In the end, the most helpful rule I came up with for myself was this: instead of yelling at my child, I should walk over to them, initiate a physical touch and eye contact, and then say whatever I wanted to say. The kids had this rule for each other, too. Over the years, it’s been helpful in a house with six people where there are often multiple conversations and distractions going on at the same time. 

Underlying this is the truth that we cannot connect with our kids simply when and how we want to. We tend to assume that connection should happen naturally, that people want, or can, connect with us in the ways we ourselves best connect with others, but the truth is that it’s rarely that easy or automatic. It’s going to involve putting ourselves aside. It’s going to feel like work, like getting up, finding our kids, noting what they’re doing, and engaging with them at their level, instead of just lobbing some imperative across the house with a raised voice.

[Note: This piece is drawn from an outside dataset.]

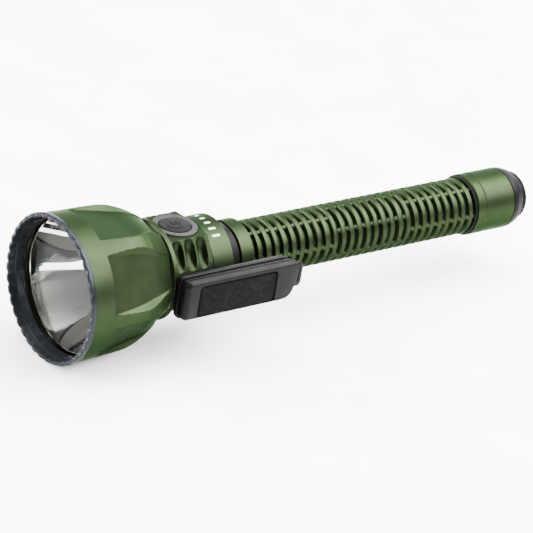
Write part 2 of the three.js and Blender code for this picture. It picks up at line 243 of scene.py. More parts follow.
class Nodes:
    """Shorthand for building one material."""

    def __init__(self, name):
        self.material = bpy.data.materials.new(name)
        self.material.use_nodes = True
        self.tree = self.material.node_tree
        self.shader = self.tree.nodes["Principled BSDF"]
        self.coordinates = self.add("ShaderNodeTexCoord").outputs["Object"]

    def add(self, kind, **inputs):
        node = self.tree.nodes.new(kind)
        for key, value in inputs.items():
            node.inputs[key.replace("_", " ")].default_value = value
        return node

    def join(self, output, target):
        self.tree.links.new(output, target)

    def scaled(self, scale):
        mapping = self.add("ShaderNodeMapping", Scale=scale)
        self.join(self.coordinates, mapping.inputs["Vector"])
        return mapping.outputs["Vector"]

    def noise(self, scale, detail=3.0, stretch=None):
        node = self.add("ShaderNodeTexNoise", Scale=scale, Detail=detail)
        self.join(self.scaled(stretch) if stretch else self.coordinates, node.inputs["Vector"])
        return node.outputs["Fac"]

    def spread(self, factor, low, high, start=0.3, end=0.7):
        """Maps a grey pattern to the range from low to high."""
        node = self.add("ShaderNodeMapRange", From_Min=start, From_Max=end, To_Min=low, To_Max=high)
        self.join(factor, node.inputs["Value"])
        return node.outputs["Result"]

    def blend(self, factor, a, b):
        node = self.tree.nodes.new("ShaderNodeMix")
        node.data_type = "RGBA"
        self.join(factor, node.inputs["Factor"])
        for index, value in ((6, a), (7, b)):
            if isinstance(value, tuple):
                node.inputs[index].default_value = (*value, 1)
            else:
                self.join(value, node.inputs[index])
        return node.outputs[2]

    def edges(self, low, high):
        """White on sharp outer edges, where edge highlights are painted."""
        pointed = self.add("ShaderNodeNewGeometry").outputs["Pointiness"]
        return self.spread(pointed, 0, 1, low, high)

    def bump(self, height, strength, distance, below=None):
        node = self.add("ShaderNodeBump", Strength=strength, Distance=distance)
        self.join(height, node.inputs["Height"])
        if below is not None:
            self.join(below, node.inputs["Normal"])
        return node.outputs["Normal"]

    def set(self, **values):
        for key, value in values.items():
            socket = self.shader.inputs[key.replace("_", " ")]
            if isinstance(value, bpy.types.NodeSocket):
                self.join(value, socket)
            else:
                socket.default_value = (*value, 1) if isinstance(value, tuple) else value
        return self.material


def anodised():
    """Green satin anodising: fine grain, faint turning marks and painted highlights on sharp edges."""
    n = Nodes("anodised_green")
    cloud = n.noise(45, 4)
    colour = n.blend(n.spread(cloud, 0, 1), (0.0118, 0.0172, 0.0084), (0.0138, 0.02, 0.0098))
    # painted highlight: sharp edges lightened to a paler green
    with_edge_highlight = n.blend(n.edges(0.54, 0.66), colour, (0.026, 0.036, 0.02))
    grain = n.noise(2600, 2)
    turning = n.noise(700, 2, (6, 0.05, 0.05))
    normal = n.bump(turning, 0.05, 0.00004, n.bump(grain, 0.12, 0.00005))
    rough = n.spread(n.noise(120, 4), 0.36, 0.44)
    return n.set(Base_Color=with_edge_highlight, Metallic=0.85, Roughness=rough, Normal=normal,
                 Specular_IOR_Level=0.05, Specular_Tint=(0.33, 0.42, 0.27))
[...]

So in a way, my decision back then not to yell at the kids is the same decision I make now, every time I am willing to do the work of connection. These days, that could mean spending quality time on a date or fun activity even if it wouldn’t be my first choice as something to do. It could mean writing a letter, or stopping a chore to sit down and hold someone. It’s showing up every day to give rides on the off-chance a good conversation happens in the car. Some of these things may change as our kids evolve, but it’s important to work at it, because they won’t be around forever. I’m just on the cusp of that, just beginning to functionally grasp the reality that my kids will leave one day, and I’ll be glad for any thought I put into connecting with them while I still could.